*Provided entries*
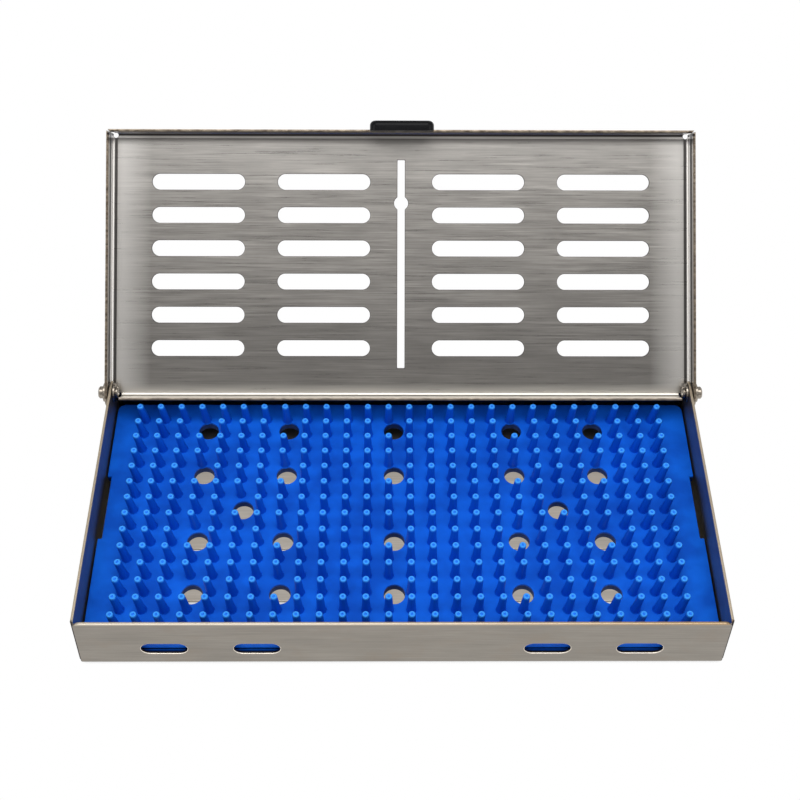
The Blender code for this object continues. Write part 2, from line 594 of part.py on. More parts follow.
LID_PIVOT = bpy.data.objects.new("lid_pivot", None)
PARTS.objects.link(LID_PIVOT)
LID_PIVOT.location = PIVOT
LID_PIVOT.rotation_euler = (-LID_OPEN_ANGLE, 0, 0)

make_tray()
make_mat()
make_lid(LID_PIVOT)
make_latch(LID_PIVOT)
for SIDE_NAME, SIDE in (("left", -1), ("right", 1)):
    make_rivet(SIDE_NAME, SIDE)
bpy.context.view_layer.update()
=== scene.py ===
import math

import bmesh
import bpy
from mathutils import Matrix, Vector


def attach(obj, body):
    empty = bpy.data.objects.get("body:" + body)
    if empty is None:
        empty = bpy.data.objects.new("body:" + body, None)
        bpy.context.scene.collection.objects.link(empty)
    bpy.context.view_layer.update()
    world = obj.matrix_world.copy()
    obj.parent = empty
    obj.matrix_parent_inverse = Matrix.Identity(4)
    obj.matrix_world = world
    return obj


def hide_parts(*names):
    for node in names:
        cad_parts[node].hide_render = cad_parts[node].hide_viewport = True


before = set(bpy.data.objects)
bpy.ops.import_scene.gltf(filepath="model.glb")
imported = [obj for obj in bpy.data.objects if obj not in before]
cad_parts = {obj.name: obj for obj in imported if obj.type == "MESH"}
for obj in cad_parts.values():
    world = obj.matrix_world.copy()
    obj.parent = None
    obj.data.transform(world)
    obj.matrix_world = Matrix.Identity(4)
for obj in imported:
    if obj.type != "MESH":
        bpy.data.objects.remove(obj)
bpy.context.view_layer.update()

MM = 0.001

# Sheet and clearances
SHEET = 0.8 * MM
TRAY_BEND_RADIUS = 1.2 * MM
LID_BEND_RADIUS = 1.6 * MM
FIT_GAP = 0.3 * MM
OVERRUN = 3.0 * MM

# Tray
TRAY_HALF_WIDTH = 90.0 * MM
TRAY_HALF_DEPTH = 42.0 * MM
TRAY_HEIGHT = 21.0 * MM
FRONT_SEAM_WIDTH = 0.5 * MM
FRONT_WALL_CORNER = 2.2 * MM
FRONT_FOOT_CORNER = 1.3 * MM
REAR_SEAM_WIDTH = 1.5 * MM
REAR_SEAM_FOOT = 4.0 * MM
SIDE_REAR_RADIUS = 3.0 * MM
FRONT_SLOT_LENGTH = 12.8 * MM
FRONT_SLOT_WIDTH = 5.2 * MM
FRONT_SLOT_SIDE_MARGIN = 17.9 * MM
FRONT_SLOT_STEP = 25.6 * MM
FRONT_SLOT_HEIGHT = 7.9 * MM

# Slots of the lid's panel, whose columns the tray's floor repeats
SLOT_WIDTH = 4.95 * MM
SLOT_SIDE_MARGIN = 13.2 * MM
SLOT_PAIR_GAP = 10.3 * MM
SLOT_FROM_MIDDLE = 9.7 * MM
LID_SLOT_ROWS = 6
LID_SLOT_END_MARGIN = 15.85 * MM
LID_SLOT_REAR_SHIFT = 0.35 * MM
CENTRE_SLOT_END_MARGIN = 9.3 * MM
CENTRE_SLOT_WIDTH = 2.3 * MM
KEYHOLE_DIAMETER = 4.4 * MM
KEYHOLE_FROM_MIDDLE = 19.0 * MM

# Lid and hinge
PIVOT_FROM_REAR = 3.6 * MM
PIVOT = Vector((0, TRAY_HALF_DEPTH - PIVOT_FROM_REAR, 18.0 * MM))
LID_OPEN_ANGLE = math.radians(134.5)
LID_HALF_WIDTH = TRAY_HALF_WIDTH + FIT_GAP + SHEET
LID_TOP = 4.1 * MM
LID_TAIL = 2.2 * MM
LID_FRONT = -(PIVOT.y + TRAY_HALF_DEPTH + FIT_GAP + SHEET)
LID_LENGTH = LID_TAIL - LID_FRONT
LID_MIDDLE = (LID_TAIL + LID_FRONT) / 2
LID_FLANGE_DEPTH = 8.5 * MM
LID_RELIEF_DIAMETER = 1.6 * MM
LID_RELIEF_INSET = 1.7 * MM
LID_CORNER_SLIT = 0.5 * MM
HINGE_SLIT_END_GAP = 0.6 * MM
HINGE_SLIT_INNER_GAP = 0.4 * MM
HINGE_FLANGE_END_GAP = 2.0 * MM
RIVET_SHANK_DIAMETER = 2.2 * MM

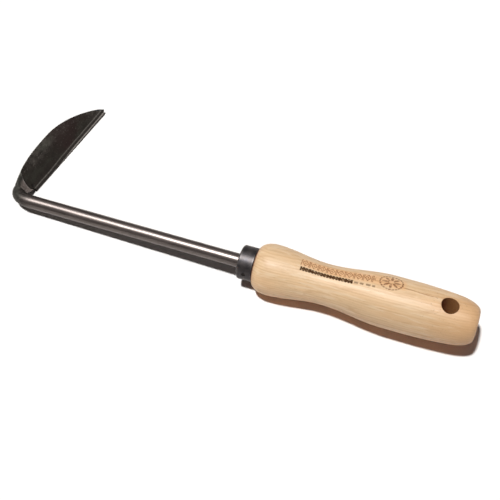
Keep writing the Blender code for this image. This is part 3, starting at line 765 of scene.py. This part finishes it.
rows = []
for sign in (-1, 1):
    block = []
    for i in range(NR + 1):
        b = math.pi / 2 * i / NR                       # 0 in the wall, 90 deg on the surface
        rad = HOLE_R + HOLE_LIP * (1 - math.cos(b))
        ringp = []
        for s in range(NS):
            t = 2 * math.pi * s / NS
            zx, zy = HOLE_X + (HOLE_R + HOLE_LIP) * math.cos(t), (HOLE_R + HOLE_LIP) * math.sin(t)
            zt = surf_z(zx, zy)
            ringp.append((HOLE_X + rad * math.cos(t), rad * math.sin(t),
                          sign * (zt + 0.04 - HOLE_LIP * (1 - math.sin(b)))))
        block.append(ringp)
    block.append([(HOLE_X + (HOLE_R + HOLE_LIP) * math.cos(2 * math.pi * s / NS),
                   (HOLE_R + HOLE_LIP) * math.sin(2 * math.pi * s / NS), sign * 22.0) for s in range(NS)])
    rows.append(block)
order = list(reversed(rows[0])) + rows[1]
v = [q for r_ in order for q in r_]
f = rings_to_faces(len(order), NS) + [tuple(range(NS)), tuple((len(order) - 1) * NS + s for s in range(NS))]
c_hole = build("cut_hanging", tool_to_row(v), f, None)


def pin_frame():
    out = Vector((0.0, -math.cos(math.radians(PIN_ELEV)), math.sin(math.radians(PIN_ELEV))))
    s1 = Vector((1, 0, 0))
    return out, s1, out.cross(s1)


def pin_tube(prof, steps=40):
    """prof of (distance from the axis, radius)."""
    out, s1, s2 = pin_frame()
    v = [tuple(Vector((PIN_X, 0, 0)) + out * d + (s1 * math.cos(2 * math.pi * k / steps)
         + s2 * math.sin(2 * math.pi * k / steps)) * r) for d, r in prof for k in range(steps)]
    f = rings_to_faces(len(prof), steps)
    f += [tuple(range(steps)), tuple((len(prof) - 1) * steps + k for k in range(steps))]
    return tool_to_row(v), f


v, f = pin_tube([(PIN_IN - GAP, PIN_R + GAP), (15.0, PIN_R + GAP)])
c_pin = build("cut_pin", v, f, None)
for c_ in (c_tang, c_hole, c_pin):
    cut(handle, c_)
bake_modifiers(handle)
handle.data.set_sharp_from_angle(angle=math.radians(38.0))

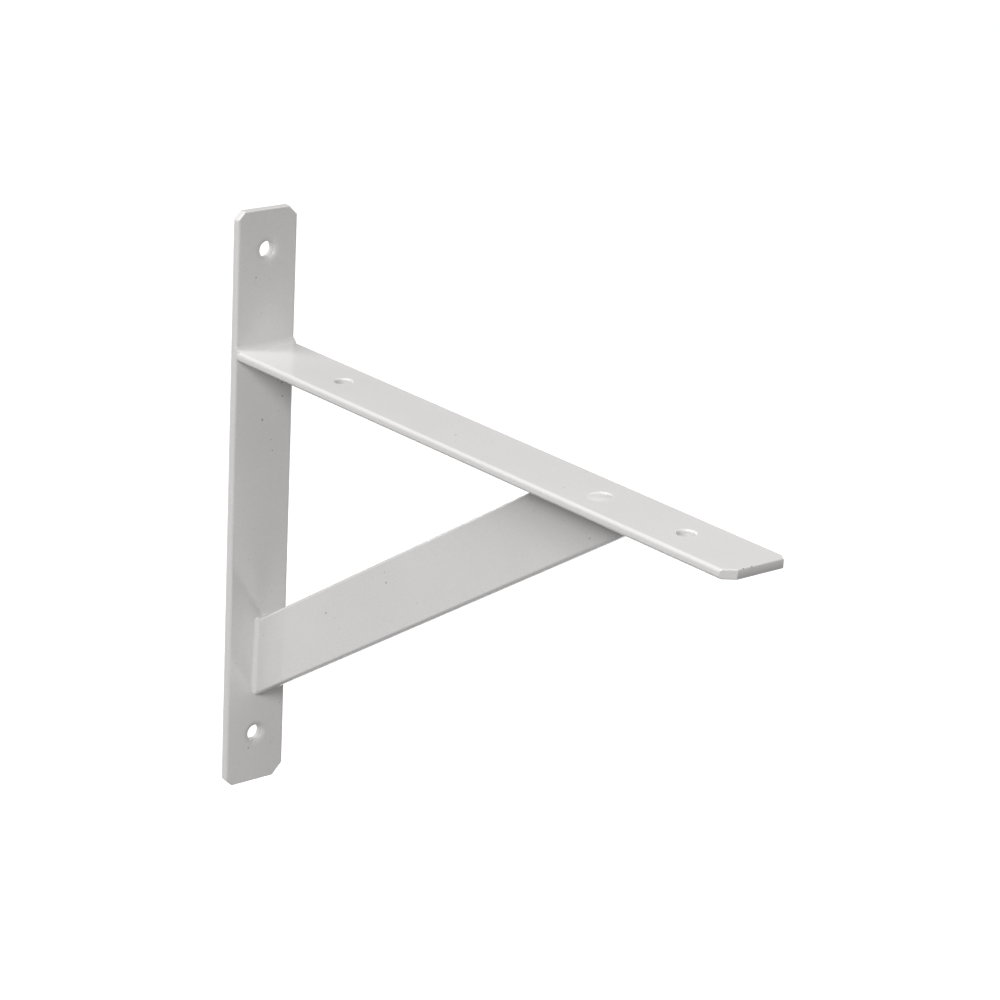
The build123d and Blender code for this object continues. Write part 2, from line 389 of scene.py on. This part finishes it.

*Exercise brief*
Begin with the first line of the data above and, please, print each line exactly until you have printed the line containing "obj.parent = empty"; print nothing else.

*Correct result*
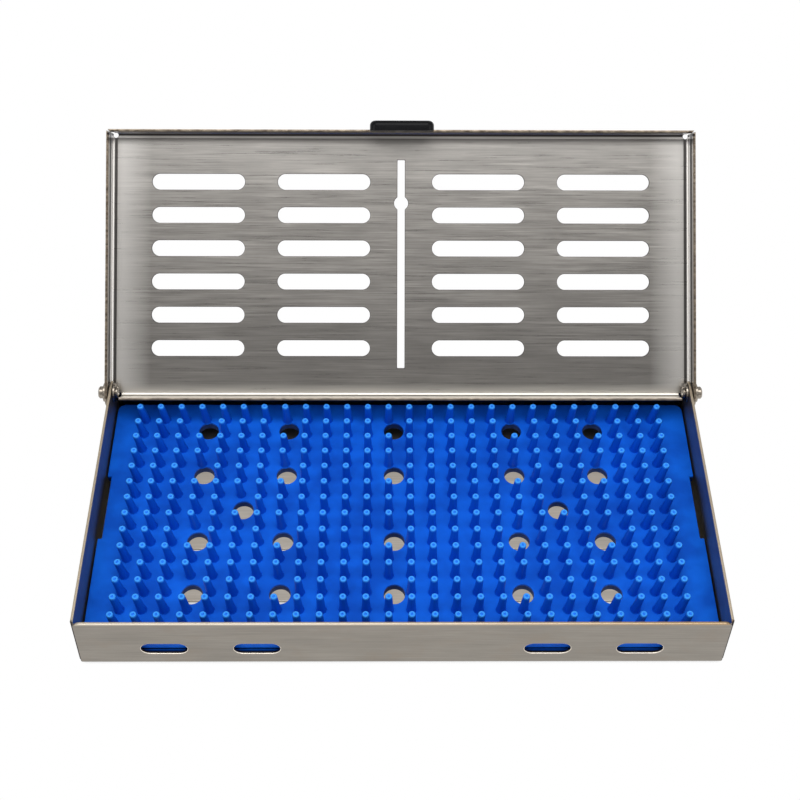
The Blender code for this object continues. Write part 2, from line 594 of part.py on. More parts follow.
LID_PIVOT = bpy.data.objects.new("lid_pivot", None)
PARTS.objects.link(LID_PIVOT)
LID_PIVOT.location = PIVOT
LID_PIVOT.rotation_euler = (-LID_OPEN_ANGLE, 0, 0)

make_tray()
make_mat()
make_lid(LID_PIVOT)
make_latch(LID_PIVOT)
for SIDE_NAME, SIDE in (("left", -1), ("right", 1)):
    make_rivet(SIDE_NAME, SIDE)
bpy.context.view_layer.update()
=== scene.py ===
import math

import bmesh
import bpy
from mathutils import Matrix, Vector


def attach(obj, body):
    empty = bpy.data.objects.get("body:" + body)
    if empty is None:
        empty = bpy.data.objects.new("body:" + body, None)
        bpy.context.scene.collection.objects.link(empty)
    bpy.context.view_layer.update()
    world = obj.matrix_world.copy()
    obj.parent = empty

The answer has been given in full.